§ Collected material
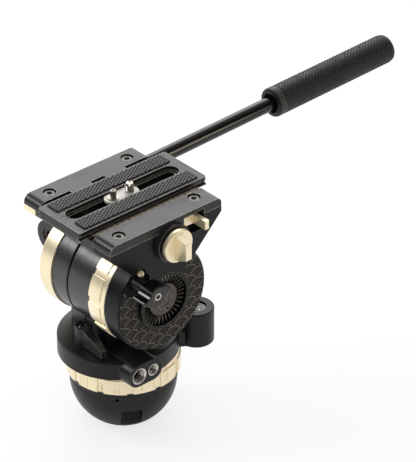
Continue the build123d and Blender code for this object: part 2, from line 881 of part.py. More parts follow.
def clamp_jaw():
    """Jaw along the plate's near edge with the arm that the lock screw drives."""
    z0 = centre + deck_top + slide_gap
    top = z0 + jaw_height
    middle = (centre + plate_top - plate_lip + groove_bottom()) / 2
    jaw = block(jaw_inner_x, jaw_outer_x, jaw_front, jaw_back, z0, top)
    low = middle - jaw_lip_height
    jaw += end_prism([(jaw_inner_x, low), (jaw_inner_x - jaw_lip, middle - jaw_lip_height / 4),
                      (jaw_inner_x - jaw_lip, middle), (jaw_inner_x, middle)], jaw_front, jaw_back)
    jaw += block(arm_inner_x, arm_outer_x, lock_y - arm_width / 2, lock_y + arm_width / 2, centre + arm_bottom, top)
    return jaw - xcyl(lock_stud_radius + fit_gap, arm_inner_x, arm_outer_x, lock_y, centre + lock_z)


def plate_lock_collar():
    """Black collar round the lock knob's neck."""
    x0 = near_disc_x + block_step
    ring = xcyl(collar_radius, x0, x0 + collar_height, lock_y, centre + lock_z)
    ring = chamfer(ring.edges().filter_by(GeomType.CIRCLE).sort_by(Axis.X)[-1], edge_break)
    return ring - xcyl(collar_radius - collar_wall, x0, x0 + collar_height, lock_y, centre + lock_z)


def plate_lock_knob():
    """Gold knob: round disc with a tapering wing across it, and its screw."""
    face = lock_disc_x + lock_disc_width
    disc = xcyl(lock_disc_radius, lock_disc_x, face)
    disc = fillet(disc.edges().filter_by(GeomType.CIRCLE), lock_round)
    tip = face + lock_wing_reach
    root = lock_wing_root_half
    end = lock_wing_tip_half
    wing = Polyline((face, 0, -root), (tip, 0, -end), (tip, 0, end), (face, 0, root), close=True)
    wing = extrude(make_face(wing), amount=lock_wing_root / 2, both=True)
    taper = Polyline((face, -lock_wing_root / 2, 0), (tip, -lock_wing_tip / 2, 0),
                     (tip, lock_wing_tip / 2, 0), (face, lock_wing_root / 2, 0), close=True)
    wing &= extrude(make_face(taper), amount=root, both=True)
    wing = fillet(wing.edges().group_by(Axis.X)[-1], lock_round)
    knob = disc + wing
    knob += xcyl(lock_neck_radius, near_disc_x + block_step + play, lock_disc_x)
    knob += xcyl(lock_stud_radius, arm_inner_x, lock_disc_x)
    return Pos(0, lock_y, centre + lock_z) * knob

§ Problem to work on
Hand back the material above in full, exactly as written.

§ Output for this exercise
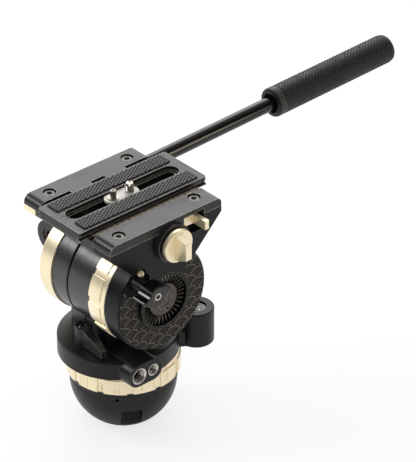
Continue the build123d and Blender code for this object: part 2, from line 881 of part.py. More parts follow.
def clamp_jaw():
    """Jaw along the plate's near edge with the arm that the lock screw drives."""
    z0 = centre + deck_top + slide_gap
    top = z0 + jaw_height
    middle = (centre + plate_top - plate_lip + groove_bottom()) / 2
    jaw = block(jaw_inner_x, jaw_outer_x, jaw_front, jaw_back, z0, top)
    low = middle - jaw_lip_height
    jaw += end_prism([(jaw_inner_x, low), (jaw_inner_x - jaw_lip, middle - jaw_lip_height / 4),
                      (jaw_inner_x - jaw_lip, middle), (jaw_inner_x, middle)], jaw_front, jaw_back)
    jaw += block(arm_inner_x, arm_outer_x, lock_y - arm_width / 2, lock_y + arm_width / 2, centre + arm_bottom, top)
    return jaw - xcyl(lock_stud_radius + fit_gap, arm_inner_x, arm_outer_x, lock_y, centre + lock_z)


def plate_lock_collar():
    """Black collar round the lock knob's neck."""
    x0 = near_disc_x + block_step
    ring = xcyl(collar_radius, x0, x0 + collar_height, lock_y, centre + lock_z)
    ring = chamfer(ring.edges().filter_by(GeomType.CIRCLE).sort_by(Axis.X)[-1], edge_break)
    return ring - xcyl(collar_radius - collar_wall, x0, x0 + collar_height, lock_y, centre + lock_z)


def plate_lock_knob():
    """Gold knob: round disc with a tapering wing across it, and its screw."""
    face = lock_disc_x + lock_disc_width
    disc = xcyl(lock_disc_radius, lock_disc_x, face)
    disc = fillet(disc.edges().filter_by(GeomType.CIRCLE), lock_round)
    tip = face + lock_wing_reach
    root = lock_wing_root_half
    end = lock_wing_tip_half
    wing = Polyline((face, 0, -root), (tip, 0, -end), (tip, 0, end), (face, 0, root), close=True)
    wing = extrude(make_face(wing), amount=lock_wing_root / 2, both=True)
    taper = Polyline((face, -lock_wing_root / 2, 0), (tip, -lock_wing_tip / 2, 0),
                     (tip, lock_wing_tip / 2, 0), (face, lock_wing_root / 2, 0), close=True)
    wing &= extrude(make_face(taper), amount=root, both=True)
    wing = fillet(wing.edges().group_by(Axis.X)[-1], lock_round)
    knob = disc + wing
    knob += xcyl(lock_neck_radius, near_disc_x + block_step + play, lock_disc_x)
    knob += xcyl(lock_stud_radius, arm_inner_x, lock_disc_x)
    return Pos(0, lock_y, centre + lock_z) * knob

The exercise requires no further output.